僕は幼少期、アニメ好きであると同時にドラマ好きでもあった。
それが今の作風に影響しているのだろうが。
名作中の名作『北の国から』『金八先生』はもとより、原田知世に夢中になった『セーラー服と機関銃』や『翔んだカップル』シリーズ、昼間に再放送していた『特捜最前線』、子供向けの『あばれはっちゃく』からちょっと背伸びした『毎度お騒がせします』そして『パパはニュースキャスター』『ママはアイドル』まで、とにかく何でも観ていた。
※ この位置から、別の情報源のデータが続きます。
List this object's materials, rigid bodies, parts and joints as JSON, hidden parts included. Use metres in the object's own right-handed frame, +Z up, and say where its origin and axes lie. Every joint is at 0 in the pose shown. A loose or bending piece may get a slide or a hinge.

その中でも自分の大きな礎になっているのが、大映テレビの仕事だ。
斜陽となった映画産業の中で特に苦戦を強いられた大映が、起死回生を図ってTV部門を立ち上げ、看板メンバーだった増村保造や宇津井健などを送り込んだのが「大映テレビ」だ。
その後大映本体は倒産するが、大映テレビは直前に分社化され消滅を免れる。
1970年代に『赤いシリーズ』などで既にヒットを連発していたのだが、特徴的なのが所謂「大映ドラマ」のスタイルを確立した80年代だ。
当時からも言われていたが、やたら大仰で臭い芝居、センセーショナルな設定に破天荒なストーリー展開、カタルシスを得るためならなんでもやる強引な演出など、ちょっと観ただけで「あ、大映ドラマだ」と解るくらい、独特の作風を生み出していった。
しかし、それが視聴者には解りやすく、感情移入もしやすくて、受けに受けた。
増村自ら脚本に入った『スチュワーデス物語』を皮切りに、『不良少女とよばれて』『スクール☆ウォーズ』『少女に何が起ったか』『乳姉妹』『スタア誕生』『ヤヌスの鏡』『ポニーテールはふり向かない』『花嫁衣裳は誰が着る』『この子誰の子?』『アリエスの乙女たち』とまぁ、枚挙に暇がない。
もうむさぼるように観た。
OPがまた素晴らしかった。芥川隆行・来宮良子の重厚なナレーション、なぜか洋楽カバーが多かった楽曲、本編のダイジェストに更に煽りを加えたタイトルバック、それだけでもうワクワクが止まらなかった。
今も『おんな風林火山』は映像化したいと切に思っている。時が熟したら取りに行く。
『WUG』は、ベースに大映ドラマの作劇法を敷いた。
話としてシンプルで起伏が付き、解りやすいと思ったからだ。
それと少女達のサクセスストーリーが多かったというのもある。
今も作劇論、芝居論の参考として、大いに利用させてもらっている。
リアルだけでは芝居じゃないのですよ。
「フィクション」であることを殊更に強調する先にあるリアリティという意味では、ジョン・カサヴェテスに通じるものがあるかも知れない。
「作り物」が何を語れるか、語るべきか。それは僕らクリエイターの永遠のテーマだ。
もっともっと学んでいかなければ。